Unfortunately, no cameras or phones or other recording devices were allowed inside the auditorium, so the following list of some of my favorite tidbits is purely from memory (yikes, exercising the mind!).
- From the MTV footage, hearing Danny Elfman talk about how this was his first job as a film score composer. In truly classic form, he acknowledged he went into it not knowing how to do it, but he figured it out. "I will figure it out" are five oft-repeated words in the world of Mattopia Jones, so Elfman is most definitely a kindred spirit. As for his score, it's perfection.
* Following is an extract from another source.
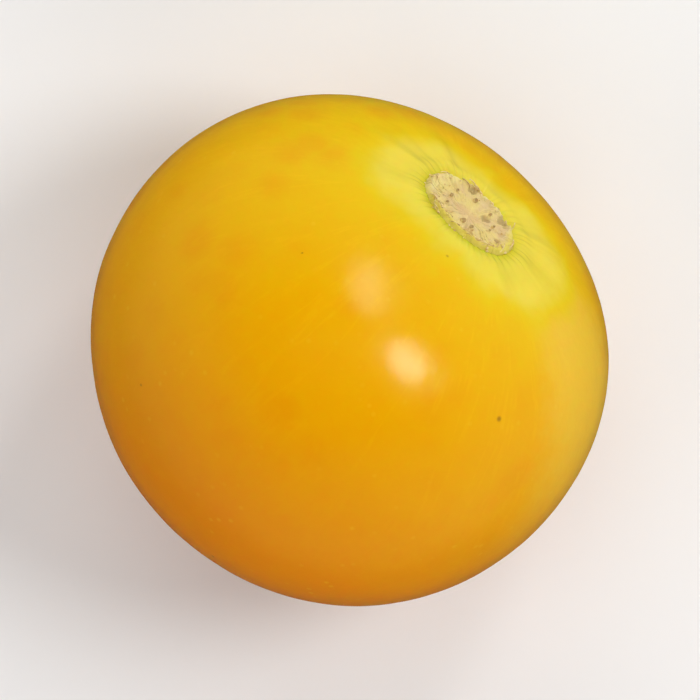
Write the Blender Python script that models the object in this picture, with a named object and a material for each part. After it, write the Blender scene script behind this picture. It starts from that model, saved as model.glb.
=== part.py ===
"""A ripe physalis berry with its husk off, lying on a table. One solid, in metres, +Z up.

The berry grows round its own axis, which runs from the blossom end to the stem end. It is shaped
upright in its own frame first, from a UV sphere whose points are moved by one rule, and is then
tipped over to lie as a round fruit does, with the stem scar looking up and to one side.
"""

import math

import bmesh
import bpy
from mathutils import Vector

MM = 0.001

# Driving sizes of the berry, across its axis and along it
BERRY_RADIUS = 11.0 * MM
STEM_END_HEIGHT = 0.855 * BERRY_RADIUS
BLOSSOM_END_HEIGHT = 0.95 * BERRY_RADIUS
SIDE_HEIGHT = 0.985 * BERRY_RADIUS  # what both ends would reach if they weren't flattened

# A berry of two seed chambers is never quite round: its swellings, as shares of the radius.
# Turns are counted round its axis, from the side that lies level to the right of the stem end.
CHAMBER_SWELLING = 0.008
CHAMBER_TURN = math.radians(30)
RIB_SWELLING = 0.003
RIB_COUNT = 5
LEAN = 0.12 * MM

# The stem scar, where the husk and the stalk broke off
SCAR_RADIUS = 2.1 * MM
SCAR_OVALNESS = 0.11
SCAR_OVAL_TURN = math.radians(-5)
SCAR_SLOPE = math.tan(math.radians(6))
SLOPE_REACH = 3.4 * MM
SAUCER_DEPTH = 0.32 * MM
SAUCER_RADIUS = 3.0 * MM
CORK_RISE = 0.14 * MM
CORK_EDGE = 0.35 * MM
RIM_HEIGHT = 0.10 * MM
RIM_WIDTH = 0.32 * MM
GROOVE_DEPTH = 0.09 * MM
GROOVE_GAP = 0.55 * MM
STUB_HEIGHT = 0.22 * MM
STUB_RADIUS = 0.50 * MM

# Shallow pleats run out from the scar, one for each vein of the husk
PLEAT_COUNT = 10
PLEAT_DEPTH = 0.045 * MM
PLEAT_RADIUS = 3.6 * MM
PLEAT_REACH = 1.1 * MM

# The blossom end, with the dry point that the style left
DIMPLE_DEPTH = 0.16 * MM
DIMPLE_RADIUS = 1.5 * MM
POINT_HEIGHT = 0.24 * MM
POINT_RADIUS = 0.36 * MM

# How the berry lies: where its stem end points, and the small flat spot that it rests on
STEM_TILT = math.radians(55.5)
STEM_HEADING = math.radians(49)
REST_SPOT_RADIUS = 2.3 * MM
REST_DEPTH = REST_SPOT_RADIUS**2 / (2 * BERRY_RADIUS)

# How finely the surface is cut; the rings crowd towards both ends, where the detail is
SEGMENTS = 72
RINGS = 46
RING_CROWDING = 0.62

# Colours, as linear red, green and blue
SKIN_COLOUR = (0.80, 0.40, 0.012, 1.0)
SKIN_ROUGHNESS = 0.30
CORK_COLOUR = (0.70, 0.52, 0.22, 1.0)
CORK_ROUGHNESS = 0.75


def clear_scene():
    """Removes whatever the scene held when the script was started."""
    for old in list(bpy.data.objects):
        bpy.data.objects.remove(old, do_unlink=True)


def bump(distance, width):
    """1 at no distance, falling smoothly to 0 over a few widths."""
    return math.exp(-((distance / width) ** 2))


def smooth_step(value):
    """0 below 0, 1 above 1, and an even S in between."""
    t = min(max(value, 0.0), 1.0)
    return t * t * (3 - 2 * t)


def stem_end_relief(out, turn):
    """Height of the stem end over the plain berry, at this distance out from the axis."""
    scar_radius = SCAR_RADIUS * (1 + SCAR_OVALNESS * math.cos(2 * (turn - SCAR_OVAL_TURN)))
    height = -SAUCER_DEPTH * bump(out, SAUCER_RADIUS)
    height += SCAR_SLOPE * out * math.sin(turn) * bump(out, SLOPE_REACH)
    height += CORK_RISE * smooth_step((scar_radius - out) / CORK_EDGE)
    height += RIM_HEIGHT * bump(out - scar_radius, RIM_WIDTH)
    height -= GROOVE_DEPTH * bump(out - scar_radius - GROOVE_GAP, RIM_WIDTH)
    height += STUB_HEIGHT * bump(out, STUB_RADIUS)
    pleats = math.cos(PLEAT_COUNT * turn) * bump(out - PLEAT_RADIUS, PLEAT_REACH)
    return height + PLEAT_DEPTH * pleats


def blossom_end_relief(out):
    """Height of the blossom end over the plain berry, counted outwards."""
    return POINT_HEIGHT * bump(out, POINT_RADIUS) - DIMPLE_DEPTH * bump(out, DIMPLE_RADIUS)


def grown(direction):
    """The place on the upright berry of a point on a round ball of radius 1."""
    share = math.acos(max(-1.0, min(1.0, direction.z))) / math.pi
    polar = math.pi * share - RING_CROWDING / 2 * math.sin(2 * math.pi * share)
    turn = math.atan2(direction.y, direction.x)
    out = BERRY_RADIUS * math.sin(polar)
    stem_half = polar < math.pi / 2
    end = STEM_END_HEIGHT if stem_half else BLOSSOM_END_HEIGHT
    height = math.cos(polar) * (end + (SIDE_HEIGHT - end) * math.sin(polar) ** 2)
    if stem_half:
        height += stem_end_relief(out, turn)
    else:
        height -= blossom_end_relief(out)
    swelling = CHAMBER_SWELLING * math.cos(2 * (turn - CHAMBER_TURN))
    swelling += RIB_SWELLING * math.cos(RIB_COUNT * turn)
    out *= 1 + swelling * math.sin(polar) ** 2
    sideways = LEAN * math.sin(polar) ** 2
    return Vector((out * math.cos(turn) + sideways, out * math.sin(turn), height))


def principled(name, colour, roughness):
    """A plain material with this colour and roughness."""
    material = bpy.data.materials.new(name)
    material.use_nodes = True
    material.diffuse_color = colour
    shader = material.node_tree.nodes["Principled BSDF"]
    shader.inputs["Base Color"].default_value = colour
    shader.inputs["Roughness"].default_value = roughness
    shader.inputs["Metallic"].default_value = 0.0
    return material


def make_berry(collection):
    """The upright berry, as one closed mesh, with its stem end along its own +Z."""
    mesh = bpy.data.meshes.new("physalis_berry")
    surface = bmesh.new()
    bmesh.ops.create_uvsphere(surface, u_segments=SEGMENTS, v_segments=RINGS, radius=1.0)
    for point in surface.verts:
        point.co = grown(point.co.normalized())
    for face in surface.faces:
        middle = face.calc_center_median()
        on_scar = middle.z > 0 and math.hypot(middle.x, middle.y) < SCAR_RADIUS
        face.material_index = 1 if on_scar else 0
        face.smooth = True
    surface.to_mesh(mesh)
    surface.free()
    mesh.materials.append(principled("golden_skin", SKIN_COLOUR, SKIN_ROUGHNESS))
    mesh.materials.append(principled("scar_cork", CORK_COLOUR, CORK_ROUGHNESS))
    berry = bpy.data.objects.new("physalis_berry", mesh)
    collection.objects.link(berry)
    return berry


def lay_down(berry):
    """Tips the berry over and sets it down, its flat spot at z = 0 and its middle over the origin."""
    stem_way = Vector((
        math.sin(STEM_TILT) * math.cos(STEM_HEADING),
        math.sin(STEM_TILT) * math.sin(STEM_HEADING),
        math.cos(STEM_TILT),
    ))
    berry.rotation_euler = stem_way.to_track_quat("Z", "Y").to_euler()
    bpy.context.view_layer.update()
    points = [berry.matrix_world @ v.co for v in berry.data.vertices]
    low = Vector(min(p[i] for p in points) for i in range(3))
    high = Vector(max(p[i] for p in points) for i in range(3))
    middle = (low + high) / 2
    berry.location = (-middle.x, -middle.y, -low.z - REST_DEPTH)


def flatten_underneath(berry, cutters):
    """Cuts the small flat spot that the berry rests on, level with the table."""
    side = 3 * BERRY_RADIUS
    bpy.ops.mesh.primitive_cube_add(size=side, location=(0, 0, -side / 2))
    table = bpy.context.object
    table.name = "table_cutter"
    for collection in list(table.users_collection):
        collection.objects.unlink(table)
    cutters.objects.link(table)
    table.hide_render = True
    table.display_type = "WIRE"
    cut = berry.modifiers.new("rest_spot", "BOOLEAN")
    cut.operation = "DIFFERENCE"
    cut.solver = "EXACT"
    cut.object = table


def main():
    clear_scene()
    parts = bpy.data.collections.new("physalis_berry_parts")
    cutters = bpy.data.collections.new("cutters")
    for collection in (parts, cutters):
        bpy.context.scene.collection.children.link(collection)
    berry = make_berry(parts)
    lay_down(berry)
    flatten_underneath(berry, cutters)


main()
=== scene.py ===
# %% [markdown]
# A ripe physalis berry
#
# This lesson dresses one golden berry, its husk already pulled off, lying on its side. The packed
# model gives its size and the way it lies. Here it gets what the eye looks for: waxy skin that
# glows from inside, the lemon ring round the stem end, and the torn, corky scar in that ring.

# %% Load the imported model
import math

import bpy
import numpy as np
from mathutils import Matrix, Vector


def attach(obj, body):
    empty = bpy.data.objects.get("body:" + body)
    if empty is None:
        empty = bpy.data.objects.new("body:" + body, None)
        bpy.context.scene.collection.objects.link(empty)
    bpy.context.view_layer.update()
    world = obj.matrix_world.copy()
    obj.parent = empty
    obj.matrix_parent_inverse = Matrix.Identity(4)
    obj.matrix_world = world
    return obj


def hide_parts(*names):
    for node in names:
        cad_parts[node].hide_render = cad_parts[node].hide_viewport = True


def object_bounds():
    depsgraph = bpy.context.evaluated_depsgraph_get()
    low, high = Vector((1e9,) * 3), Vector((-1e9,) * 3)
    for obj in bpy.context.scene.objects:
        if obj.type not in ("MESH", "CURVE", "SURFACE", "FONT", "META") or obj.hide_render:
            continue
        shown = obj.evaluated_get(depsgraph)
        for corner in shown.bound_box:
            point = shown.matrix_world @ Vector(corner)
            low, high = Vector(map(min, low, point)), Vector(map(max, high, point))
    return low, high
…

- It was also great hearing about how Reubens modeled his studio negotiations after Sylvester Stallone and his mandate that he star in the movie he wrote, Rocky. Reubens took that to heart as he drafted a list of a hundred or so top directors he thought would be great for the movie. Instead, Warner Bros. execs presented a director whose work Reubens didn't even like. A mad scramble consulting with friends (including Shelley Duvall) surfaced one name with unfettered enthusiasm: Tim Burton, who was making waves with a Disney animated short called Frankenweenie. The perfect guy was found.
- Pushback on naive studio notes, including the request to remove "Amazing Larry" since nobody knows who he is. Reubens had to argue it was a sight gag. Amazing Larry is a character populating Pee-wee's world and audiences would get the joke. Hah! Before the show I was spouting off some of my favorite lines. "Is this something you could share with the rest of us, Amazing Larry?!" was one of them.
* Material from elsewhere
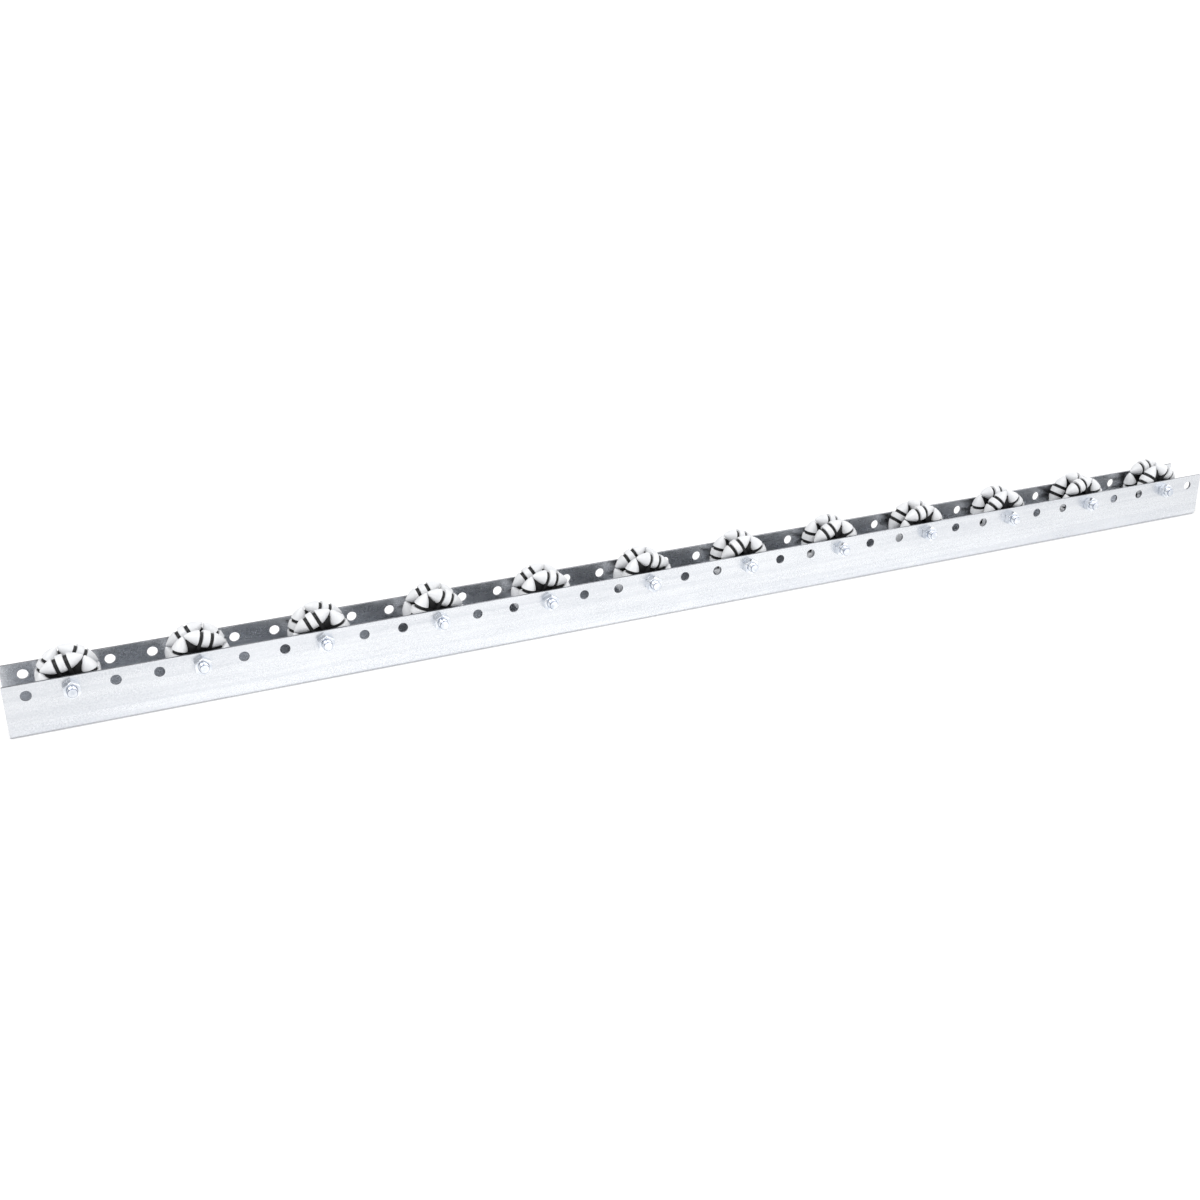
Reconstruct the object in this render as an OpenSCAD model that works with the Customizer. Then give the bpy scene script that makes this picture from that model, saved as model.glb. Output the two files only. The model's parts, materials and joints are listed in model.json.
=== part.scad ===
// Roller track for a flow rack: a punched steel channel with a row of omni wheels.
// Each wheel has two rows of barrels, turned half a step against each other, so that
// a load rolls along the track on the wheels and sideways on the barrels.
// The origin is on the underside, in the middle of the channel. X runs along the
// track, Y across it, Z up.

/* [Channel] */
// Distance from one wheel axle to the next
axle_pitch = 100; // [90:1:150]
// Outer width of the channel
channel_width = 44; // [44:0.5:60]
// Height of the channel's side walls
wall_height = 45; // [42:0.5:60]
// Thickness of the sheet
sheet = 2; // [1.5:0.1:3]
// Outer radius of the two folded edges
bend_radius = 4; // [3.5:0.1:6]
// Height of the punched holes above the underside
hole_height = 35; // [30:0.5:38]
// Diameter of the punched holes
hole_d = 8.5; // [8.3:0.1:10]

/* [Omni wheel] */
// Distance from the wheel's axis to the axes of its barrels
barrel_axis_radius = 17.8; // [17.4:0.1:18.2]
// Distance between the wheel's two rows of barrels
row_spacing = 19; // [18:0.1:21]
// Distance of the wheel's middle from the channel's middle, towards the front
wheel_offset = 2; // [0:0.1:2.5]
// Radius of the plates that fill the space between the barrels of a row
plate_radius = 20; // [18:0.1:21]
// Thickness of a plate on each side of its row's middle plane
plate_depth = 2; // [1.5:0.1:3]
// Length of the hub along its axis
hub_length = 32.4; // [31:0.1:33]
// Radius of the hub
hub_radius = 8.4; // [8:0.1:8.8]

/* [Barrels] */
// Radius of a barrel in its middle
barrel_radius = 7.2; // [6.8:0.1:7.6]
// Distance from a barrel's middle to each of the ribs that hold it
rib_distance = 4.3; // [3.8:0.1:5]
// Thickness of a rib
rib_thickness = 2.7; // [2:0.1:3.2]
// How far a rib's edge lies below the barrel's surface
rib_recess = 1.6; // [0.8:0.1:2.2]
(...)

- Acknowledgements of life in the pre-internet era, including the challenges of researching things like the Alamo by having to go to someplace called a "library." Reubens confessed to visiting the Alamo some time ago and having a tour guide take him off to the side for a one-on-one chat: there is a basement in the Alamo. But Reubens also took the defensive: the Alamo is a complex of buildings and the basement is not in the building he tours in the movie. Well, seems to tour. He went on to reveal he traveled down to San Antonio simply to be filmed running into and back out of the main building on the Alamo campus.
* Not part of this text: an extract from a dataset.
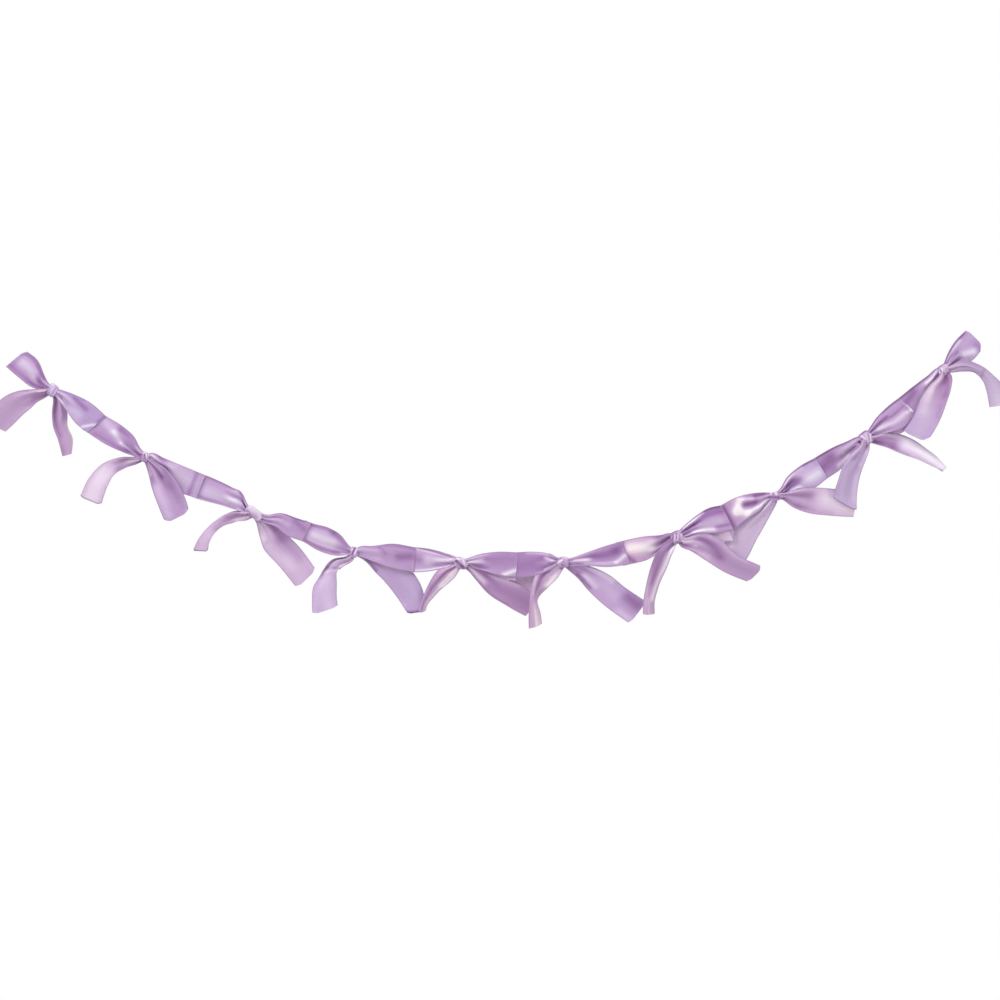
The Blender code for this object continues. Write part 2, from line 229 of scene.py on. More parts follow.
# %% [markdown]
# ## Camera and light
#
# The garland is seen straight on, from far enough away that near and far bows look the same size. Satin
# shows its folds through its reflections, so one soft light stands high on the left, a paler one low on
# the right, and a long one overhead. The room round them is evenly pale, and so is what lies behind the
# garland.

# %% Camera
VIEW_MIDDLE = (484.0 * MM, -141.3 * MM)
VIEW_WIDTH = 1000.0 * MM
LENS = 120.0
SENSOR = 36.0


def add_camera():
    data = bpy.data.cameras.new("camera")
    data.lens, data.sensor_width = LENS, SENSOR
    camera = bpy.data.objects.new("camera", data)
    camera.location = (VIEW_MIDDLE[0], -VIEW_WIDTH * LENS / SENSOR, VIEW_MIDDLE[1])
    camera.rotation_euler = (radians(90), 0, 0)
    bpy.context.scene.collection.objects.link(camera)
    bpy.context.scene.camera = camera
    return camera


camera = add_camera()
print("camera, m from the garland:", round(-camera.location.y, 2))

# %% Lights and room
ROOM_WHITE = (1.0, 1.0, 1.0, 1.0)
ROOM_GLOW = (1.0, 0.98, 1.0, 1.0)
GLOW_STRENGTH = 0.66
SOFTBOXES = {             # place and size, in m, and power, in W
    "high_left": ((-0.9, -1.9, 1.3), (0.9, 0.9), 30),
    "low_right": ((2.2, -1.8, -0.6), (0.8, 0.8), 10),
    "overhead": ((0.5, -0.5, 1.6), (2.0, 0.5), 15),
}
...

- Originally, the movie was going to be — as Reubens put it — a frame-by-frame remake of Disney's Pollyanna. He was obssessed with the movie as a kid. He loved the story about a girl who brings so much joy to a town, only to suffer from an accident at the end. As part of the happy happenings surrounding this tour, there's the possiblity Paul might get to meet Hayley Mills.
- Great story: Collaborating on the screenplay with Phil Hartman and Michael Varhol at Warner Bros. and being upset about not having a bike to navigate around the studio lot. After all, everybody else had one. After constant complaining, he was finally given the ultimate bicycle. Shocked. Stunned. And all of a sudden, their screenplay took a wildly different direction.
- The bike will be on display in the new Academy Museum of Motion Pictures (opening in December) — and the Tequila shoes will be in the same room with Dorothy's ruby slippers. This is revealed after explaining why the Smithsonian won't get the bike: they wanted it to be part of a 40-year exhibit and were essentially going to keep the bike. It took a few rounds of explanations for the underlying message to sink in: in theory, Reubens won't be around to take it back after the exhibit closes. The Smithsonian will, however, get a pair of Tequila shoes, since a couple were used in the production.
- Reubens spoke of the potential for a new documentary about the making of the movie, including new interviews with cast and crew, as a supplement to a filmed version of this anniversary tour. DO IT, PAUL!
- Different stars from the production will make appearances at various shows along the tour, depending on scheduling. Reubens teased Morgan Fairchild (and, hopefully, James Brolin) in Hollywood. He hopes Mark Holton (who played the rich bully Francis Buxton) doesn't get booed right off the stage in Dallas.
Paul Reubens, as I mentioned at the start, is 67. While watching Pee-wee's Big Adventure for the first time in quite a while, I was struck by how well the movie's aged. Originally released in 1985, it doesn't suffer from the time-locked trappings of many, many movies. It's a wholly separate world of fantasy that's almost completely detached from the 1980s in terms of fashion, hair and so many other aspects that date most movies. Pee-wee himself is a throwback to the '50s and '60s. His world is a playland. It is timeless, a pre-Toy Story toy story.
And this thought crossed my mind repeatedly and has haunted me ever since: there should be a new Pee-wee adventure on the big screen. Think about James Bond in Skyfall: an aging spy has to contend with a world in which politicians debase the importance of counter-espionage and techy upstarts undermine in-the-field activity with remote-controlled devices like drones. In Indiana Jones and the Kingdom of the Crystal Skull, Indy contends with the challenges of getting older and ... ummm... keeping up with the Joneses as his adventure finds him fighting with the Russians in the 1950s. There's also the gravitas of Christopher Nolan's Dark Knight trilogy, following Bruce Wayne's character arc from traumatized child to battered hero looking to retire from the crimefighting grind.
So. What's Pee-wee up to now? What's his outlook on life now that he's older? Does he have children? The potential is there for a fascinating story, a story no-doubt, of optimism. Look around at people like Clint Eastwood, Steven Spielberg, Marin Scorsese, Harrison Ford... all doing great work well after the old-school age of retirement. So, what's Pee-wee up to these day? I'd love to see that story.
I have to tell this to people time and time again: age is just a number and it should not be allowed to define a person. More so now than ever before.